The grandest high school hockey stage in North America has a way of bringing out the best and, at times, worst in those performing on it.
From John Mayasich’s seven hat tricks over four tournaments from 1948-51 to Dave Spehar’s trio of hat tricks for Duluth East in the 1995 tournament to goaltender Greg Stutz’s “hat trick” of shutouts to lead Centennial to a state title in 2004, scores of individuals have amazed with their talents at the boys Minnesota State High School Hockey Tournament.
Entire teams, however, can demonstrate flashes of brilliance and futility from time to time as well. The first two days of the 2010 tournament are a case in point. Both Class A and AA have included quarterfinal contests featuring five-goal flurries within two-minute spans.
Among Class A favorite Breck’s state-record-tying seven second-period goals in its 11-1 victory over New Ulm on Wednesday was a five-goal barrage requiring only 1:57 to complete.
Not to be outdone, Hill-Murray and Duluth East combined for a handful of goals (four by the Pioneers) in a 1:55 stretch straddling the first intermission in the Class AA quarterfinal nightcap on Thursday.
Asked to explain the phenomenon, Benilde-St. Margaret’s coach Ken Pauly looked upon it as a product of the environment.
“This atmosphere is really an artificial atmosphere for these kids,” said Pauly. “I do think has more of a tendency to happen (in the state tournament) than in other places.”
“The stage had a lot to do with it,” said Duluth East coach Mike Randolph in agreement. “You go over things . . . repetition, repetition, repetition; so that when you get on this stage, hopefully, it’s instinctive but you never know how they’re going to react.”
After trailing 2-0 for most of the first period, Hill-Murray’s Andy Faust and Ben Bahe scored nine seconds apart to tie the game with 50 seconds left. But East’s Dom Tominato’s goal just 34 seconds later put the Greyhounds back on top at the break.
Pauly pointed out that a natural letdown is common for the goal scoring team and the state tournament setting only magnifies it.
“I think that goes right back to the artificial nature of the environment. A nothing rush with 8.7 seconds left looks like nothing and — all of a sudden — it’s in,” Pauly said. “It’s difficult to manage it because you’re trying to control the energy level of 16 and 17-year-olds.”
The lead was short-lived, however, as the Pioneers stormed back with goals by Willie Faust and Zach LaValle in the first minute of the second period to seize a lead Hill-Murray would never relinquish.
Randolph pointed to Hill-Murray’s experience as a factor in their landing on the positive side of the two-minute goal torrent.
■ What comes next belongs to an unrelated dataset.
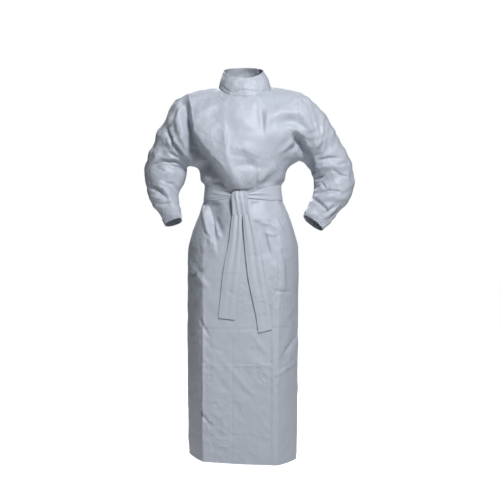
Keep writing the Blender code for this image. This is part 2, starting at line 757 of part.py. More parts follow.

“I don’t think there’s any question. Hill-Murray had more guys that have played on this stage,” said Randolph. “They lost their first game last year, as we did, but if you look at how many guys we lost and how many guys they lost (to graduation), and it’s not even close.”
The first period’s final minute was a learning experience for Hill-Murray according to Pioneers’coach Bill Lechner.
“You can’t let off the pedal. During the year sometimes when you play some teams you can let off the pedal and they go away,” said Lechner. “They just had a big lesson tonight that these teams right now, they don’t go away. There’s a reason they’re down here (at the state tournament).”